Early in January 1717–18 he was appointed to the Defiance, from which he was shortly afterwards moved to the Canterbury; in her he went out to the Mediterranean with Sir George Byng (afterwards Viscount Torrington) [q. v.], and had a rather singular share in the action off Cape Passaro on 31 July 1718, being sent in command of a detached squadron in pursuit of a division of the Spanish fleet which separated from their admiral and sought safety inshore. Walton took or destroyed the whole of them, as he wrote to Byng from off Syracuse on 5 Aug. in a letter which, in a garbled form, has given his name a peculiar celebrity. His report was stated to be comprised in a score of words: ‘Sir, we have taken and destroyed all the Spanish ships which were upon the coast: the number as per margin’ (see Gent. Mag. 1739, p. 606; Mahon, Hist. of England, 1839, i. 473). Thomas Corbett [q. v.], who either invented the story, or, by repeating what he knew to be false, gave it currency, says truly enough that Walton's ‘natural talents were fitter for achieving a gallant action than describing one;’ but the sentence which he quotes as the whole of the letter was in reality only the conclusion of it. As Corbett was Byng's secretary at the time, and was afterwards secretary of the admiralty, he knew perfectly well that the quotation was incorrect (a certified copy of the letter is in Home Office Records, Admiralty, vol. xlviii.)

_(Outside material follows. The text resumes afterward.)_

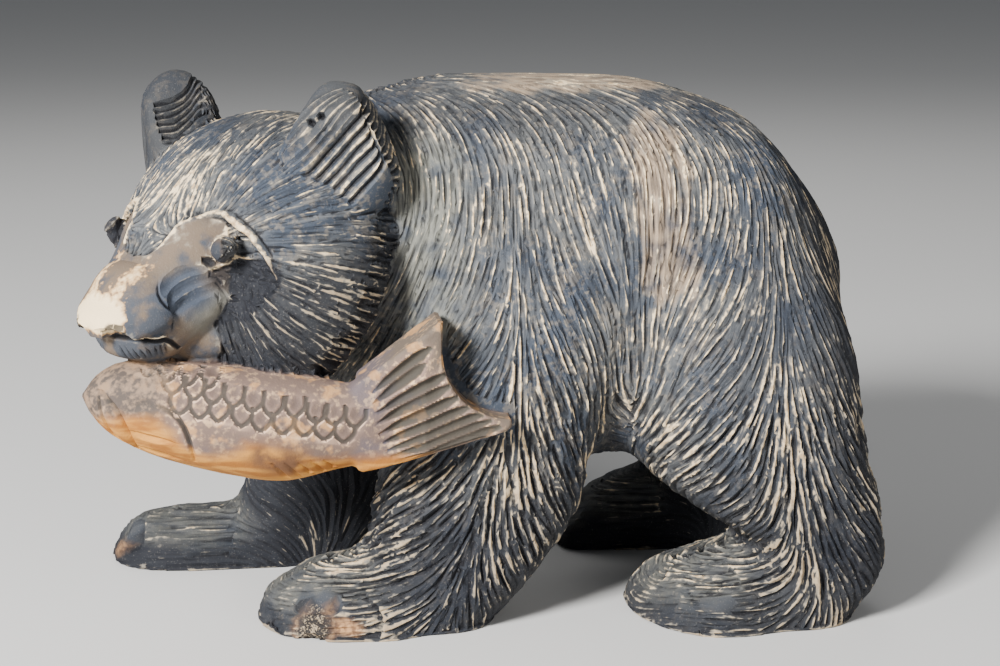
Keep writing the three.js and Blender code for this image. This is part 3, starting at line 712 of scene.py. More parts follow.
def comb(p, facing):
    """The way that the fur lies on the skin at points p that face a given way.

    On the body it is straight down, turned about the facing by the fanning times an angle that grows
    from nothing at the back to 75 degrees at the feet, and swept back at the spine. On paws it runs to
    the toes. On the head it runs away from the root of the nose and the eyes.
    """
    x, y, z = p.T
    paw_share = np.zeros_like(x)
    middle = np.zeros_like(x)
    for form in limbs.values():
        front = form["leg"](z)[0]
        side = y * form["side"] > 0
        fore = np.abs(x - front) < 45
        share = smooth(front - x, -4, 5) * smooth(-z, -26, -16) * side * fore * (x > form["toe"] - 4)
        middle = np.where(share > paw_share, form["side"] * form["paw"](x)[2], middle)
        paw_share = np.maximum(paw_share, share)
    middle = np.where(paw_share > 0.5, middle, 0)
    down = np.stack([np.zeros_like(x), 0.35 * np.tanh((y - middle) / 8), np.full_like(x, -1)], -1)
    level = unit(np.cross(facing, down)) * np.where(y < middle, 1, -1)[:, None]
    fall = np.cross(level, facing)
    fall *= np.sign(dot(fall, down))[:, None]
    at_feet, at_spine, on_paws = np.radians([75, 55, -92])
    angle = at_feet * np.clip((118 - z) / 98, 0, 1) ** 0.8 * fanning(x, y, z)
    angle += at_spine * np.exp(-np.maximum(136 - z, 0) / 11)
    angle += (on_paws - angle) * paw_share
    body = fall * np.cos(angle)[:, None] + level * np.sin(angle)[:, None]
    q = in_head(p)
    root = np.stack([np.full_like(x, 4.0), 14 * np.tanh(q[:, 1] / 8), np.full_like(x, 2.0)], -1)
    away = unit(q - root) @ head_axes
    on_head = smooth(lattice.read("torso", p) - lattice.read("skull", p), -1, 1)[:, None]
    way = body + (away - body) * on_head
    way -= dot(way, facing)[:, None] * facing
    return unit(way)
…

In April 1721 Walton was appointed to the Nassau; in the following year he was knighted; and on 16 Feb. 1722–3 was promoted to be rear-admiral of the blue squadron. In 1726 he was second in command of the fleet in the Baltic under Sir Charles Wager [q. v.], and in 1727 was again with Wager in the fleet off Cadiz and Gibraltar. In January 1727–8 he was promoted to be vice-admiral of the blue, and in 1729 was with Wager in the fleet in the Channel; in 1731 he commanded in chief at Spithead; on 26 Feb. 1733–4 he was promoted to be admiral of the blue; in the summer of 1734 he was commander-in-chief at the Nore; and in 1736 retired on a pension of 600l. a year. He died on 21 Nov. 1739, aged 74 (Gent. Mag. 1739, p. 605).

[Charnock's Biogr. Nav. iii. 117; Campbell's Admirals, iv. 428; Commission and Warrant books, List-books, Captains' Letters, and other official docs. in Publ. Rec. Office.]